[Source material]:
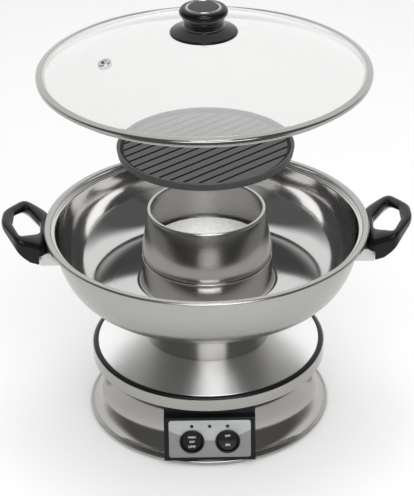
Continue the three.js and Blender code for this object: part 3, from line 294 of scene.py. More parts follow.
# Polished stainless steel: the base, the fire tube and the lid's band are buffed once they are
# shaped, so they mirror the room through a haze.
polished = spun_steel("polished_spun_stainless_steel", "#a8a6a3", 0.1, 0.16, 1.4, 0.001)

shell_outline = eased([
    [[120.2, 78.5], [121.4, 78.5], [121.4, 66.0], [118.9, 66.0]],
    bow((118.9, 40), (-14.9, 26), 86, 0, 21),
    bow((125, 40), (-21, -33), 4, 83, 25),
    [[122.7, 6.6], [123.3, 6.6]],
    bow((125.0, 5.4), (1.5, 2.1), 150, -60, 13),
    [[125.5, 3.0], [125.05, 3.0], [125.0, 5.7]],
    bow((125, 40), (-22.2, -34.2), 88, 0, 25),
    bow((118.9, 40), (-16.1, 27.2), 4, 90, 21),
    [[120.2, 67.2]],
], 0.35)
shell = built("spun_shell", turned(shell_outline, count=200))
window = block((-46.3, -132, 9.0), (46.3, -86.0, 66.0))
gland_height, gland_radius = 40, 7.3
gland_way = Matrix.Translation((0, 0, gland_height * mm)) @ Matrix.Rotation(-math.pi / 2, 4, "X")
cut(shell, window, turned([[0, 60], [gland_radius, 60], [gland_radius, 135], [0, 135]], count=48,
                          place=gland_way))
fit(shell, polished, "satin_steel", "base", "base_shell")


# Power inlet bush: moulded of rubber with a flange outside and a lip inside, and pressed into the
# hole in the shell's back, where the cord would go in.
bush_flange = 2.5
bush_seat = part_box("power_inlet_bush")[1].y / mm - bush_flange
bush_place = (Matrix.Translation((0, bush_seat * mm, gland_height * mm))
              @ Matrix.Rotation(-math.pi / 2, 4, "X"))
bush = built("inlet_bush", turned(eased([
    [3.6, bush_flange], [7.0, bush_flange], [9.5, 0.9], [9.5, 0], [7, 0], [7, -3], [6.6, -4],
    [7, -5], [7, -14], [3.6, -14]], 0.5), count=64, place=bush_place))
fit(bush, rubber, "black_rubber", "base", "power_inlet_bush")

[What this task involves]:
Your task is to reproduce the whole listing exactly.

[Exercise response]:
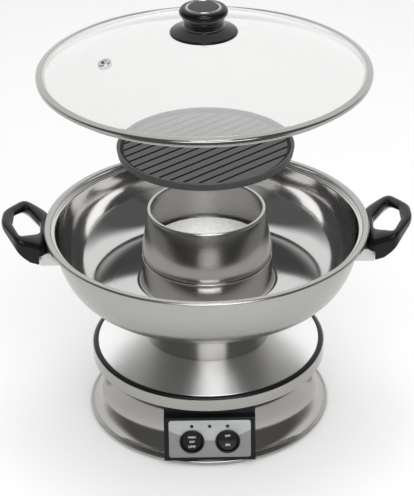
Continue the three.js and Blender code for this object: part 3, from line 294 of scene.py. More parts follow.
# Polished stainless steel: the base, the fire tube and the lid's band are buffed once they are
# shaped, so they mirror the room through a haze.
polished = spun_steel("polished_spun_stainless_steel", "#a8a6a3", 0.1, 0.16, 1.4, 0.001)

shell_outline = eased([
    [[120.2, 78.5], [121.4, 78.5], [121.4, 66.0], [118.9, 66.0]],
    bow((118.9, 40), (-14.9, 26), 86, 0, 21),
    bow((125, 40), (-21, -33), 4, 83, 25),
    [[122.7, 6.6], [123.3, 6.6]],
    bow((125.0, 5.4), (1.5, 2.1), 150, -60, 13),
    [[125.5, 3.0], [125.05, 3.0], [125.0, 5.7]],
    bow((125, 40), (-22.2, -34.2), 88, 0, 25),
    bow((118.9, 40), (-16.1, 27.2), 4, 90, 21),
    [[120.2, 67.2]],
], 0.35)
shell = built("spun_shell", turned(shell_outline, count=200))
window = block((-46.3, -132, 9.0), (46.3, -86.0, 66.0))
gland_height, gland_radius = 40, 7.3
gland_way = Matrix.Translation((0, 0, gland_height * mm)) @ Matrix.Rotation(-math.pi / 2, 4, "X")
cut(shell, window, turned([[0, 60], [gland_radius, 60], [gland_radius, 135], [0, 135]], count=48,
                          place=gland_way))
fit(shell, polished, "satin_steel", "base", "base_shell")


# Power inlet bush: moulded of rubber with a flange outside and a lip inside, and pressed into the
# hole in the shell's back, where the cord would go in.
bush_flange = 2.5
bush_seat = part_box("power_inlet_bush")[1].y / mm - bush_flange
bush_place = (Matrix.Translation((0, bush_seat * mm, gland_height * mm))
              @ Matrix.Rotation(-math.pi / 2, 4, "X"))
bush = built("inlet_bush", turned(eased([
    [3.6, bush_flange], [7.0, bush_flange], [9.5, 0.9], [9.5, 0], [7, 0], [7, -3], [6.6, -4],
    [7, -5], [7, -14], [3.6, -14]], 0.5), count=64, place=bush_place))
fit(bush, rubber, "black_rubber", "base", "power_inlet_bush")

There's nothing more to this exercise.